The full book and C++ code are free on the web. Buy the eBook or paperback if you want to support the work.

Build Your Own Database (Go)

Databases from the bottom up. Starts with a key-value store backed by a B-tree on disk, with crash recovery via fsync. Then builds a free list for space management, adds a relational layer on top of the KV store, implements a SQL-like query language with a parser and interpreter, and finishes with concurrent transactions using copy-on-write data structures.

Part I (basic KV store) is free. The full book covers B-trees, relational tables, indexes, and concurrency.

Build Your Own Compiler (Python)

From source code to machine code. Four stages: a simple interpreter to get your language running, a bytecode compiler (a virtual computer inside your real computer), x64 assembly and instruction encoding (learn the actual machine), and finally translating bytecode to x64 ELF binaries.

Part I on interpreters is free. The full book covers bytecode, assembly, and binary generation.

Build Your Own Web Server (Node.js)

Socket programming, the event loop, promises and async/await, HTTP semantics and syntax. Goes beyond coding exercises to cover backpressure, resource management, and the gap between toys and production systems. Includes a WebSocket extension and an introduction to concurrent programming.

Part I on basic HTTP servers is free.

Why These Books Are Different

James Smith is a working programmer who wrote the books he wanted to read. The prose is direct. The examples compile. The scope is deliberate — each book covers exactly enough to understand the core concept without getting lost in production complexity.

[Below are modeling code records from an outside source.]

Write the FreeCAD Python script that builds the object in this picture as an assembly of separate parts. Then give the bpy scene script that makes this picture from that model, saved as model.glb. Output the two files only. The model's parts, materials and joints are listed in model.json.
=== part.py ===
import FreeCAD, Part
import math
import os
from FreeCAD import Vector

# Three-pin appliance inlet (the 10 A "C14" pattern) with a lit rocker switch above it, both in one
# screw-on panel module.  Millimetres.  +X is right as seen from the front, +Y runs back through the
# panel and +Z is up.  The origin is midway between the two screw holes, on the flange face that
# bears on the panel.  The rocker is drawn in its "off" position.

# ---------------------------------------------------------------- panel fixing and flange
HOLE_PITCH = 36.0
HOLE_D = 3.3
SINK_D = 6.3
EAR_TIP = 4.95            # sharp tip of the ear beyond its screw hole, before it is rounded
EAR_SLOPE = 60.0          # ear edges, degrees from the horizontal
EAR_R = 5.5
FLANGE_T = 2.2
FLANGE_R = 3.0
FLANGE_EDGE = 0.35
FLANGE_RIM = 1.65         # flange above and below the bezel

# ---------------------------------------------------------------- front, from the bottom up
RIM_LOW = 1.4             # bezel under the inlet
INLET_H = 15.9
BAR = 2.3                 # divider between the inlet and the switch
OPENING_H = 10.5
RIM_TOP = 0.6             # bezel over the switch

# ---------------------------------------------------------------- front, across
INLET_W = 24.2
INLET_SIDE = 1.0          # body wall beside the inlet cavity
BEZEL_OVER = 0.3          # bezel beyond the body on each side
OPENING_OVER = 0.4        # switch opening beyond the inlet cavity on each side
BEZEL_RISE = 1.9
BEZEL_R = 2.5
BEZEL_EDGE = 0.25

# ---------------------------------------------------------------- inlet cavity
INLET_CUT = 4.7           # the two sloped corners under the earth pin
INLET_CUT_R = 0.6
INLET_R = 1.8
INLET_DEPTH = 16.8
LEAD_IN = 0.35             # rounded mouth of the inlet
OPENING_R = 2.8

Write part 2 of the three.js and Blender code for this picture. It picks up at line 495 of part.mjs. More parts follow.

The “why” section on the site summarizes the philosophy well: project-based learning fills the gap between CS theory and practice. Master fundamentals because framework knowledge is devalued by AI. Prepare for technical, system-level work. And computers are fun because you can study, understand, and recreate almost any software.

If you have ever wanted to understand how Redis actually stores data, what a B-tree looks like in code, how your compiler turns source into machine instructions, or what happens inside an HTTP server — start here.